MEWES (MEUX), William (c.1530-89), of Kingston, I.o.W.

Published in The History of Parliament: the House of Commons 1558-1603, ed. P.W. Hasler, 1981
Available from Boydell and Brewer



Family and Education

b. c.1530, 1st s. of Richard Mewes of Kingston by Dorothy, da. of Thomas Cooke of Fordingbridge, Hants. m. Elinor, da. of Sir Henry Strangeways, 1s. 2da. suc. fa. bef. 1568, uncle 1568.

Offices Held


Of the senior branch of his family, Mewes inherited most of his lands from his uncle John, the last male representative of a cadet branch.

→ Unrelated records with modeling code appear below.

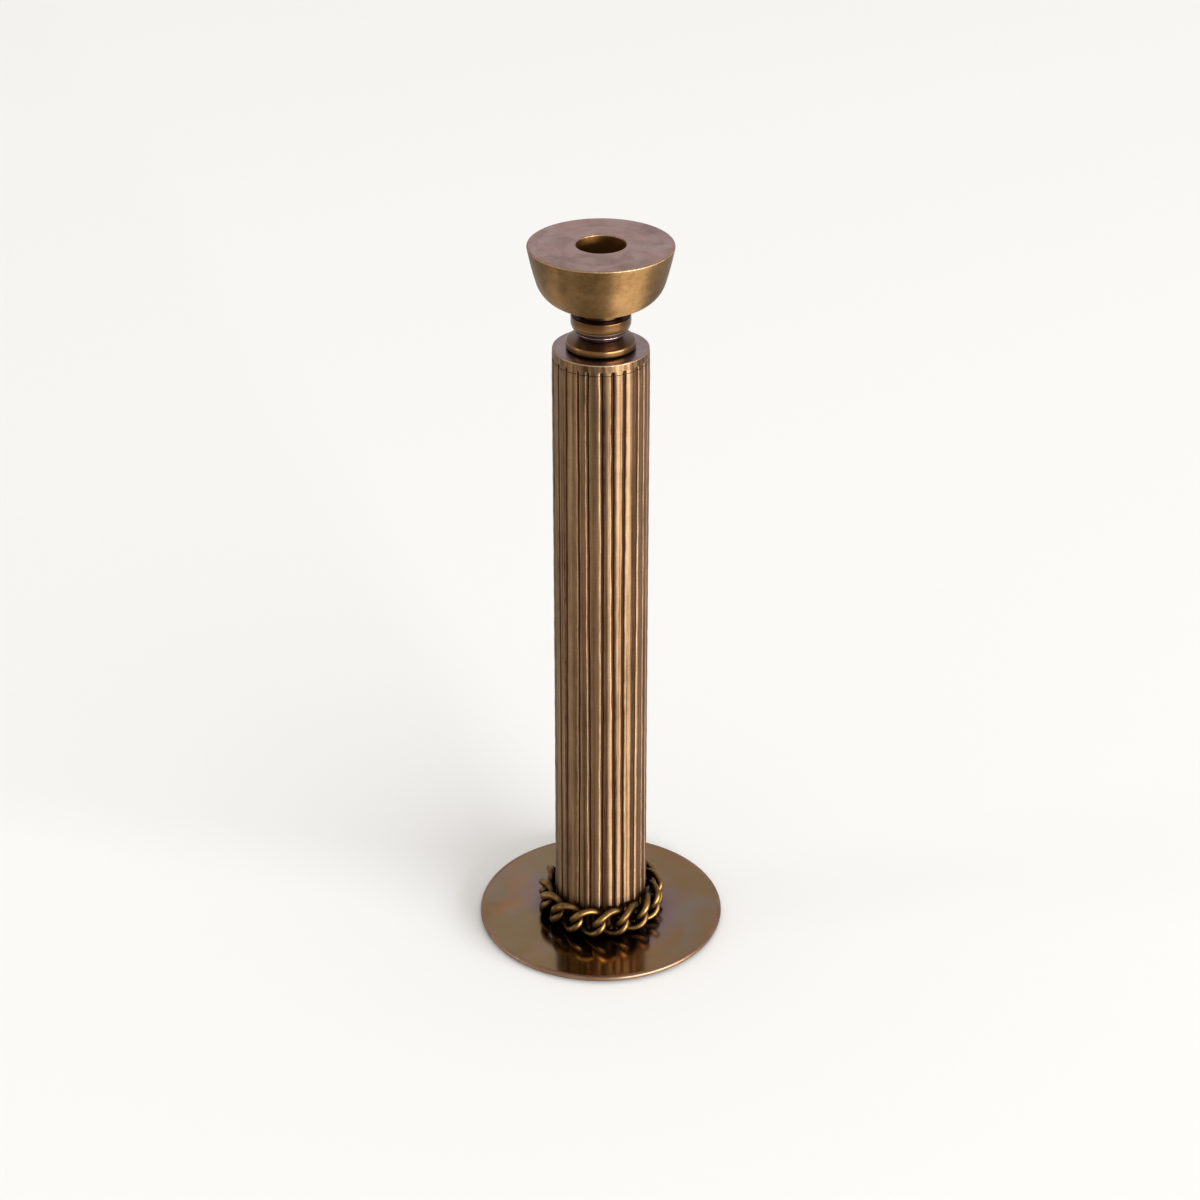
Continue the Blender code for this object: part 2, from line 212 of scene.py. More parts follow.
def bezier(start, handle_a, handle_b, end, steps):
    """Points of (radius, height) along a cubic curve, without its first point."""
    points = []
    for step in range(1, steps + 1):
        t = step / steps
        weights = ((1 - t) ** 3, 3 * t * (1 - t) ** 2, 3 * t * t * (1 - t), t ** 3)
        corners = (start, handle_a, handle_b, end)
        points.append(tuple(sum(w * c[i] for w, c in zip(weights, corners)) for i in (0, 1)))
    return points


def run(start, end, steps):
    """Points of (radius, height) along a straight line, without its first point."""
    return [tuple(s + (e - s) * step / steps for s, e in zip(start, end)) for step in range(1, steps + 1)]


def below(top, points):
    """Turn (radius, depth) into (radius, height)."""
    return [(radius, top - depth) for radius, depth in points]


def make_piece(name, points, faces, body, node, sharp=SHARP_ANGLE):
    """A smooth-shaded mesh piece that rides on a body and stands for a CAD node."""
    mesh = bpy.data.meshes.new(name)
    mesh.from_pydata([tuple(p) for p in points], [], faces)
    mesh.validate()
    mesh.shade_smooth()
    mesh.set_sharp_from_angle(angle=sharp)
    piece = bpy.data.objects.new(name, mesh)
    bpy.context.scene.collection.objects.link(piece)
    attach(piece, body)
    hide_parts(node)
    return piece


def ring_faces(rings, sides, closed):
    """Quads between rings of equally many points, stacked from the top down, facing out."""
    faces = []
    for ring in range(rings if closed else rings - 1):
        here = ring * sides
        lower = (ring + 1) % rings * sides
        for side in range(sides):
            following = (side + 1) % sides
            faces.append((here + side, lower + side, lower + following, here + following))
    return faces


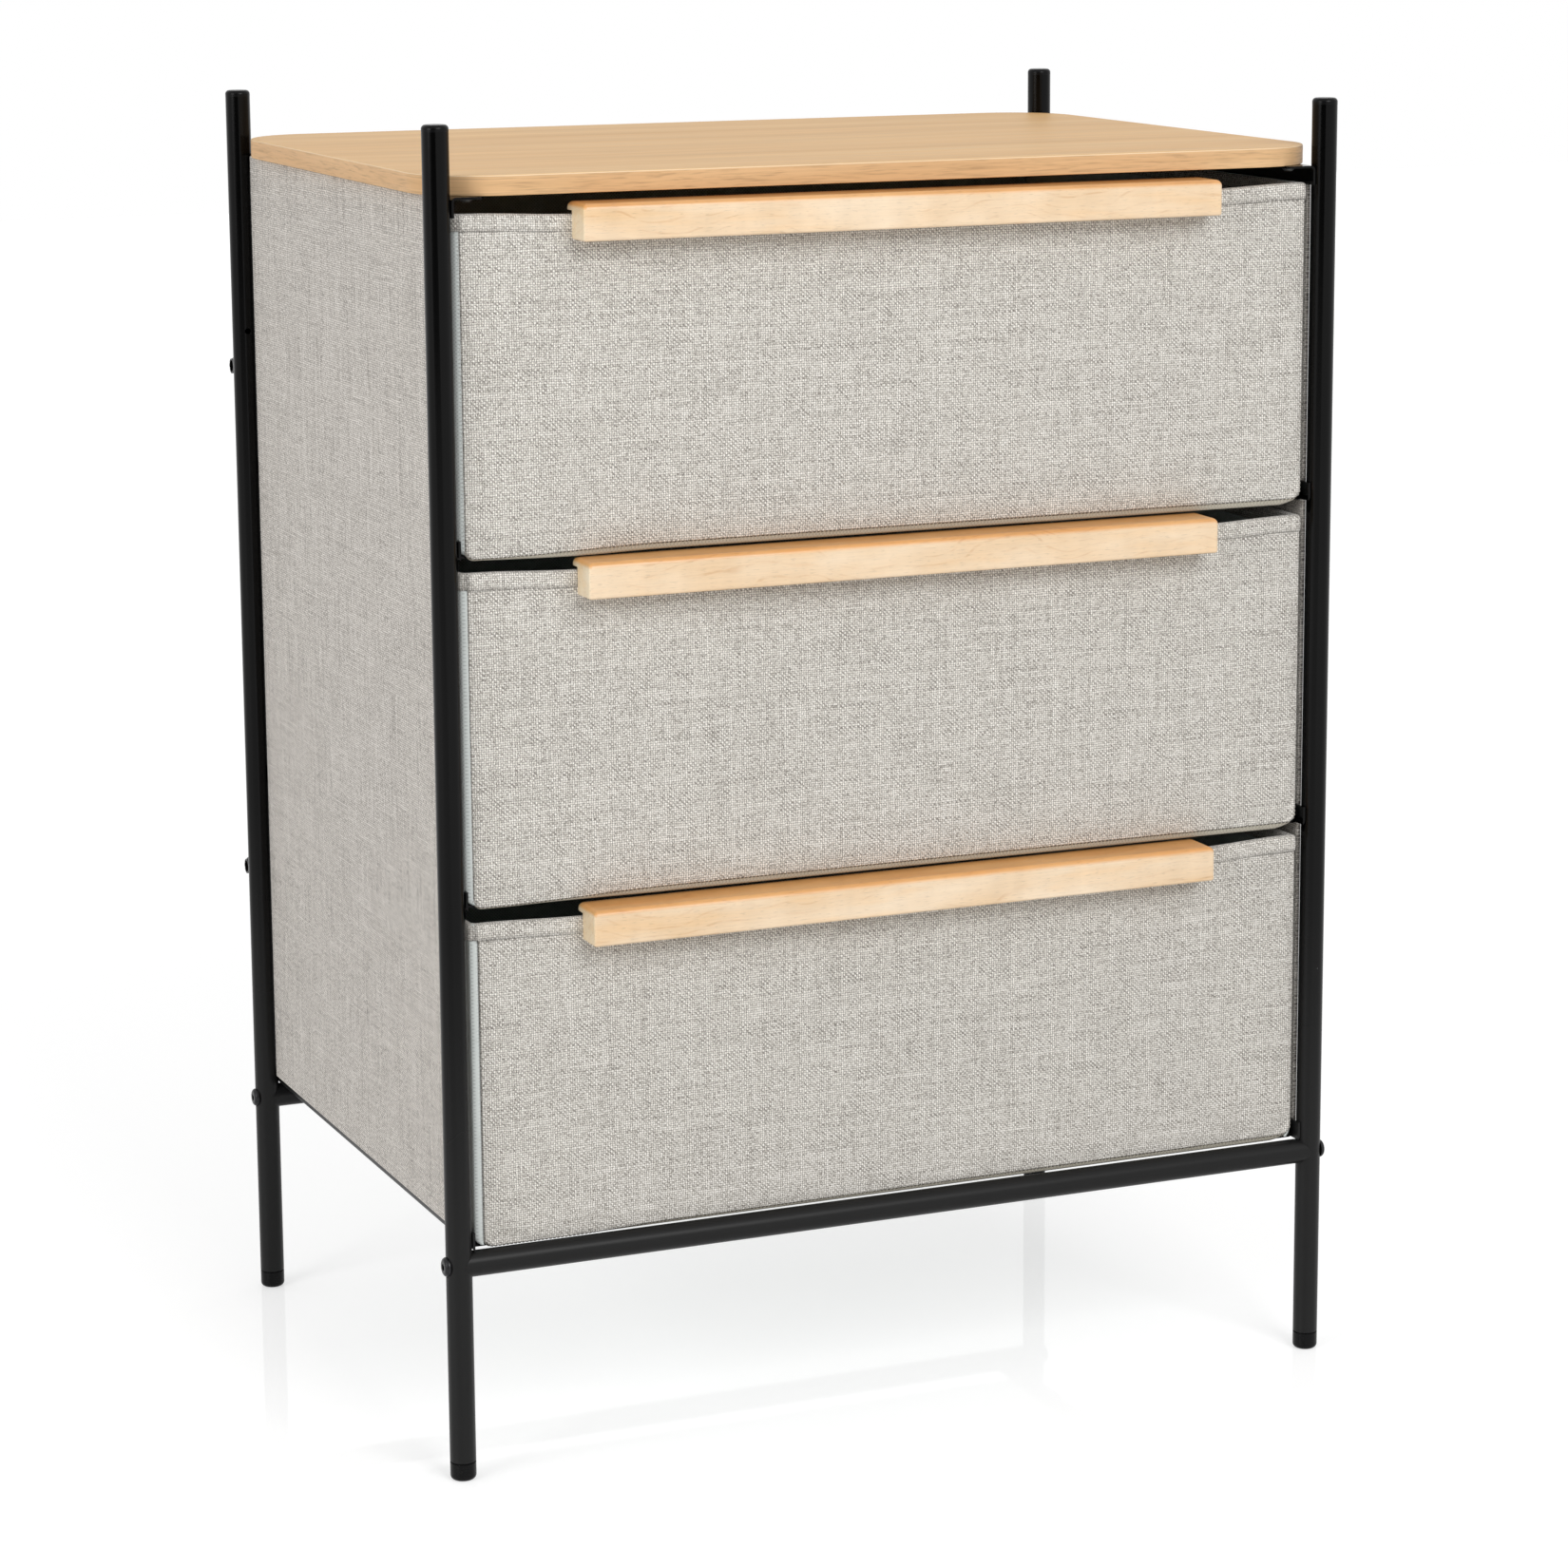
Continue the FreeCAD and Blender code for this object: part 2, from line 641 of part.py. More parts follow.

The principal manor, Kingston, was situated between Chillerton Down and St. Catherine Down, on the south coast of the Isle of Wight. It was here that Mewes lived, becoming, as his will indicates, a considerable sheep farmer. Newtown first sent Members to Parliament in Elizabeth’s reign in 1584, at the suit of Sir George Carey, who subsequently controlled the patronage, and Mewes must have been acceptable to him in 1584. However, he was ready to oppose Carey some four years later, as he signed the letter demanding the release of Robert Dillington. Mewes died 5 Mar. 1589, having made his will the previous 24 Sept. It was proved 17 June 1589 by his son and heir John.

C142/152/143, 222/47; Vis. Hants (Harl. Soc. lxiv), 135; Hist. Isle of Wight, ed. Worsley, 103; PCC 56 Leicester.